この伝説には続きがあります。ある日貧乏な旅の楽師がこの像の前を通りかかって自分の生活の苦しさを訴えていたら、キュマニスの像は右足に履いていた金の靴をポンと投げてよこしました。で、喜んだ楽師はこれを村の人に見せたのですが、村の人々は「敬愛する聖女様の靴をかっぱらうとは太い野郎だ!」と怒ってこの楽師を逮捕、死刑の判決を言い渡してしまいました。神様ならここで見捨てるところですね。しかし、聖キュマニスは違いました。
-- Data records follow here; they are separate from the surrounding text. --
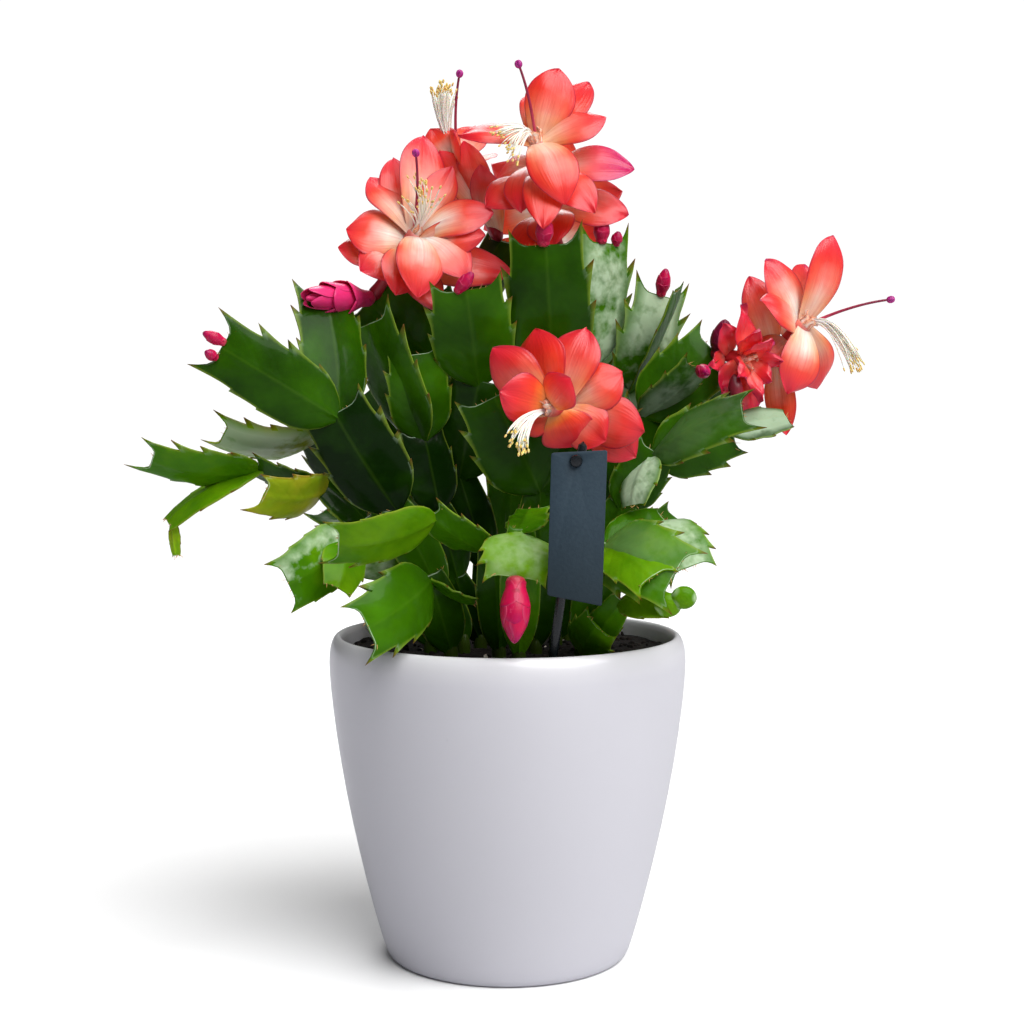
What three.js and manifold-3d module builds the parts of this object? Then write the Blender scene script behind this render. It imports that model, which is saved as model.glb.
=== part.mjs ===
// A potted Christmas cactus in bloom: a glazed pot of peat, many flat-jointed leafy stems that arch out
// of it, tiered blooms with their stamens and styles, buds, and a bare plant tag pinned to its stake.
// Millimetres, +Z up, +X to the right and -Y to the front. The origin is the middle of the pot's foot.
import * as THREE from 'three';
import Module from 'manifold-3d';
import { mergeVertices } from 'three/addons/utils/BufferGeometryUtils.js';

const wasm = await Module();
wasm.setup();

// ---- driving dimensions ----
const potHeight = 119;
const potRadius = 65.5; // the widest part, just under the rim
const footRadius = 42;
const wall = 5;
const floorThickness = 5;
const innerFoot = 41; // the pot's inner radius at its floor
const soilLevel = 113.5;
const rootDepth = 24; // how far a stem's woody foot goes into the peat
const rootRadius = 2.4;
const padMargin = 0.45; // half the thickness of a pad at its edge
const padCore = 1.25; // half its thickness along the midrib
const seatGap = 0.3; // between neighbouring pieces, such as a bud and the pad that bears it

// ---- colours ----
const finish = (color, roughness) => new THREE.MeshStandardMaterial({ color, roughness, metalness: 0 });
const glazeWhite = finish('#dcdae2', 0.3);
const peatBlack = finish('#17120f', 0.95);
const padGreen = finish('#2f6a12', 0.4);
const petalRed = finish('#ee4a33', 0.5);
const budPink = finish('#d3125f', 0.45);
const filamentCream = finish('#f6ead2', 0.6);
const styleWine = finish('#8e1247', 0.45);
const tagSlate = finish('#33424c', 0.55);
const stakeBlack = finish('#101214', 0.3);

const plant = new THREE.Group();

function addMesh(name, geometry, material) {
  const mesh = new THREE.Mesh(geometry, material);
  mesh.name = name;
  plant.add(mesh);
  return mesh;
}

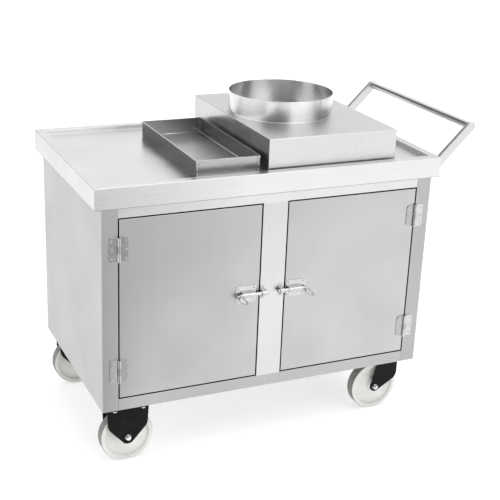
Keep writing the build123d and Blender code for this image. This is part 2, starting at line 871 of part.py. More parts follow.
# ---------------------------------------------------------------- assembly
def build_parts():
    """Every node by name: one solid, or a list of separate solids of one kind."""
    parts = {
        "back_panel": back_panel(),
        "floor_panel": floor_panel(),
        "centre_mullion": centre_mullion(),
        "top_rail": front_rail(head_height, frame_top, head_height),
        "bottom_rail": front_rail(skirt_height, sill_height, sill_height - sheet),
        "frame_angles": frame_angles(),
        "caster_gussets": caster_gussets(),
        "back_panel_rivets": back_panel_rivets(),
        "worktop": worktop(),
        "worktop_stiffeners": worktop_stiffeners(),
        "handle_front_arm": handle_arm(arm_front_y),
        "handle_back_arm": handle_arm(arm_back_y),
        "handle_bar": handle_bar(),
        "caster_bolts": caster_bolts(),
        "topping_tray": tray(),
        "riser_box": riser_box(),
        "riser_collar": collar(),
        "collar_weld": collar_weld(),
    }
    frame_leaves = []
    pins = []
    frame_screws = []
    keepers = []
    for side in sides:
        parts[side + "_side_panel"] = side_panel(side)
        parts[side + "_front_post"] = front_post(side)
        parts[side + "_door_skin"] = door_skin(side)
        parts[side + "_door_liner"] = door_liner(side)
        parts[side + "_door_leaves"] = [hinge_leaf(side, z, True) for z in hinge_levels()]
        parts[side + "_bolt_barrel"] = bolt_barrel(side)
        parts[side + "_bolt_rod"] = bolt_rod(side)
        parts[side + "_ring_pull"] = ring_pull(side)
        door_screws = screws_at(hinge_screw_spots(side, True), -leaf_thickness)
        door_screws += screws_at(barrel_screw_spots(side), -barrel_plate)
        parts[side + "_door_screws"] = door_screws
        frame_leaves += [hinge_leaf(side, z, False) for z in hinge_levels()]
        pins += [hinge_pin(side, z) for z in hinge_levels()]
        frame_screws += screws_at(hinge_screw_spots(side, False), -leaf_thickness)
        frame_screws += screws_at(keeper_screw_spots(side), -barrel_plate)
        keepers.append(bolt_keeper(side))
    parts["hinge_frame_leaves"] = frame_leaves
    parts["hinge_pins"] = pins
    parts["frame_screws"] = frame_screws
    parts["bolt_keepers"] = keepers
    swivel_plates = []
    kingpins = []
    rigid_axles = []
    for name, (mounting, wheel, swivels) in caster_places().items():
        parts[name + "_wheel"] = wheel_solid(wheel)
        parts[name + "_bush"] = bush(wheel)
        if swivels:
            parts[name + "_fork"] = swivel_fork(mounting, wheel)
            parts[name + "_race"] = swivel_race(mounting)
            parts[name + "_axle"] = axle(wheel)
            swivel_plates.append(swivel_plate(mounting))
            kingpins.append(kingpin(mounting))
        else:
            parts[name + "_fork"] = rigid_fork(mounting)
            rigid_axles.append(axle(wheel))
    parts["swivel_plates"] = swivel_plates
    parts["kingpins"] = kingpins
    parts["rigid_axles"] = rigid_axles
    return parts


def solids_of(part):
    """The separate solids of a node."""
    pieces = part if isinstance(part, list) else [part]
    return [solid for piece in pieces for solid in piece.solids()]


def centring(parts):
    """The move that stands the whole cart's box centred on the origin."""
    box = Compound([solid for part in parts.values() for solid in solids_of(part)]).bounding_box()
    middle = (box.min + box.max) / 2
    return Pos(-middle.X, -middle.Y, -box.min.Z)


def main():
    os.makedirs("parts", exist_ok=True)
    parts = build_parts()
    move = centring(parts)
    for name, part in parts.items():
        solids = [move * solid for solid in solids_of(part)]
        export_step(solids[0] if len(solids) == 1 else Compound(solids), "parts/" + name + ".step")


if __name__ == "__main__":
    main()
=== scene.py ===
"""The looks of a stainless-steel popcorn cart: materials, welds, screws, wheels, light and camera."""
from math import cos, hypot, pi, radians, sin

import bmesh
import bpy
from mathutils import Matrix, Vector


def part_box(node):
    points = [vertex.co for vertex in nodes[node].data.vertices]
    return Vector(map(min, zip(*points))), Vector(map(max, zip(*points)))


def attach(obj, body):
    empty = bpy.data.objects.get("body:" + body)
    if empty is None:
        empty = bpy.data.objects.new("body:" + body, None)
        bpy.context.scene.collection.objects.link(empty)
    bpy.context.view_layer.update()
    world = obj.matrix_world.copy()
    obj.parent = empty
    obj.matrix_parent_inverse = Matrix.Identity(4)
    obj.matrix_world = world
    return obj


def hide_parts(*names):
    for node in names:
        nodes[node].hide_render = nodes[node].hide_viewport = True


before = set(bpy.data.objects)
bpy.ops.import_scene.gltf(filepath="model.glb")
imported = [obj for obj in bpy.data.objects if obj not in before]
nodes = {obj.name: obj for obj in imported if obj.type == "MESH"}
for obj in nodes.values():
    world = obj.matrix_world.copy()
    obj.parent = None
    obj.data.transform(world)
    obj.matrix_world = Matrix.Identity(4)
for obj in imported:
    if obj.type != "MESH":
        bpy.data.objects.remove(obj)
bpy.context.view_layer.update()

# sizes that the CAD model's parts share, and which their boxes don't give
MM = 0.001
ARM_WIDTH = 25 * MM
RIM_WIDTH = 25 * MM
TRAY_WALL = 1.2 * MM
DOOR_GAP = 4 * MM
CASTER_PLATE = 4 * MM
FORK_PLAY = 1.5 * MM
FORK_PLATE = 3.5 * MM
# how close two points are that count as one, and how close to its axis a turned shape is closed
SAME_POINT = 1e-6
ON_AXIS = 1e-9
WHEELS = [kind + "_" + end + "_wheel" for kind in ("rigid", "swivel") for end in ("front", "back")]


# ---------------------------------------------------------------- places, all from the frame
def node_box(name):
    """The lowest and highest corner of a CAD node."""
    low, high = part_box(name)
    return Vector(low), Vector(high)


def middle(name):
    """The middle of a CAD node's box."""
    low, high = node_box(name)
    return (low + high) / 2


def islands(name):
    """The box of each separate solid in a CAD node, as (lowest corner, highest corner)."""
    mesh = bmesh.new()
    mesh.from_mesh(nodes[name].data)
    bmesh.ops.remove_doubles(mesh, verts=mesh.verts, dist=SAME_POINT)
    seen = set()
    boxes = []
    for start in mesh.verts:
        if start in seen:
            continue
        seen.add(start)
        group = [start]
        for vert in group:
            for edge in vert.link_edges:
                other = edge.other_vert(vert)
                if other not in seen:
                    seen.add(other)
                    group.append(other)
        low = Vector([min(v.co[i] for v in group) for i in range(3)])
        high = Vector([max(v.co[i] for v in group) for i in range(3)])
        boxes.append((low, high))
    mesh.free()
    return sorted(boxes, key=lambda box: tuple(box[0]))


# ---------------------------------------------------------------- shader helpers
BEVEL_SAMPLES = 4


class Tree:
    """An empty node tree, with one call per node."""

    def __init__(self, owner):
        owner.use_nodes = True
        self.tree = owner.node_tree
        self.tree.nodes.clear()

    def node(self, kind, settings=None, **inputs):
        """A node with its settings, and its inputs given as numbers or as other nodes' sockets."""
        made = self.tree.nodes.new(kind)
        for key, value in (settings or {}).items():
            setattr(made, key, value)
        for key, value in inputs.items():
            self.plug(made.inputs[key.replace("_", " ")], value)
        return made

    def plug(self, socket, value):
        """Links a socket, or sets its value."""
        if isinstance(value, bpy.types.NodeSocket):
            self.tree.links.new(value, socket)
        else:
            socket.default_value = value

    def math(self, operation, *values):
        """One arithmetic step."""
        made = self.node("ShaderNodeMath", {"operation": operation})
        for socket, value in zip(made.inputs, values):
            self.plug(socket, value)
        return made.outputs[0]

    def between(self, value, low, high, start=0.3, end=0.7):
        """Maps a value from start..end to low..high, held inside that range."""
        made = self.node("ShaderNodeMapRange", {"clamp": True})
        self.plug(made.inputs["Value"], value)
        made.inputs["From Min"].default_value = start
        made.inputs["From Max"].default_value = end
        made.inputs["To Min"].default_value = low
        made.inputs["To Max"].default_value = high
        return made.outputs[0]

    def vector(self, operation, first, second):
        """One step with vectors."""
        made = self.node("ShaderNodeVectorMath", {"operation": operation})
        self.plug(made.inputs[0], first)
        self.plug(made.inputs[1], second)
        return made.outputs["Value" if operation == "DOT_PRODUCT" else "Vector"]

    def split(self, vector):
        """The x, y and z of a vector."""
        return self.node("ShaderNodeSeparateXYZ", Vector=vector).outputs

    def noise(self, vector, scale=1.0, detail=3.0, roughness=0.55):
        """Fractal noise, mostly between 0.3 and 0.7."""
        made = self.node("ShaderNodeTexNoise", Vector=vector, Scale=scale, Detail=detail, Roughness=roughness)
        return made.outputs[0]

    def mix(self, amount, first, second):
        """A colour between two colours."""
        made = self.node("ShaderNodeMix", {"data_type": "RGBA"})
        self.plug(made.inputs[0], amount)
        self.plug(made.inputs[6], first)
        self.plug(made.inputs[7], second)
        return made.outputs[2]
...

刑の執行の前に、楽師は最後の願いとして聖キュマニスの像の前でヴァイオリンが弾きたいといい、これを許されました。そして彼が曲を奏でると、キュマニスの像は頭を動かして頷き、左足に履いていた金の靴もポンと脱いで与えました。これを見た村人たちはその像にあの優しかった娘の魂が乗り移っていたことを知り、歓喜しました。楽師も濡れ衣が晴れて釈放されて逆に贈り物をたくさんもらったそうですよ。

ところで、聖キュマニスの伝説はオーストリアだけじゃなく、ドイツ、ポーランド、ハンガリー、チェコなどにも名前を変えて広く伝わっており、実はグリムの童話にも出てきます。でも、女の子に髭というのはどこかムリのある話しですね。そこでちょっと調べてみたところ、やっぱり元々の像の人物は男性でした。

聖キュマニスの伝説は、このページの上にあるイタリア・ルッカ(ピサの近く)の「聖十字架にかかったキリストの像」(別名は聖なる顔の像=Volt Santo)と、15世紀のポルトガルにあった「異教徒の王に嫁ぐことを拒んだキリスト教徒の王女」の伝説が同一視されて各国に伝わったお話しのようです。ルッカの聖十字架のキリストが長いスカートのようなものを履いていたので、これが誤解の元になったみたいですよ。

さらに、ポルトガルの伝説も古代ギリシアから伝わったものと見られていて、そのギリシアもどうやらメソポタミアのどこかからこのお話しを輸入したようです。太古のオリエントからオーストリアの山間僻地までよく伝わったものです。いつの日にか、楔形文字で書かれた聖キュマニスの原典が発見されるかも知れませんね。そういえば、オーストリアには浦島太郎とよく似た「ウンタースベルクの洞穴」の伝説がありますけど、これも実は同じルーツという可能性だってありますよ。

それと、オーストリアの人々に苦情がひとつ。この伝説はキュマニスがハッピーエンドを迎えられるように書き替えるべきです。私は個人的に優しいお姉さん(よそのお姉さんですが)に大切にされて育ちましたので、キュマニスのような人が不幸になる伝説には激しく抗議したいところです。なんであの悪徳騎士は無罪放免なのか、納得できません。いくら伝説でも、ほどがあるでしょう!どうしても書き替えないのなら、私が「オーストリア散策」で「新作・聖女キュマニス」を発表し、ついでにそれをドイツ語、英語、イタリア語、フランス語にも訳して世界中に発信しますよ。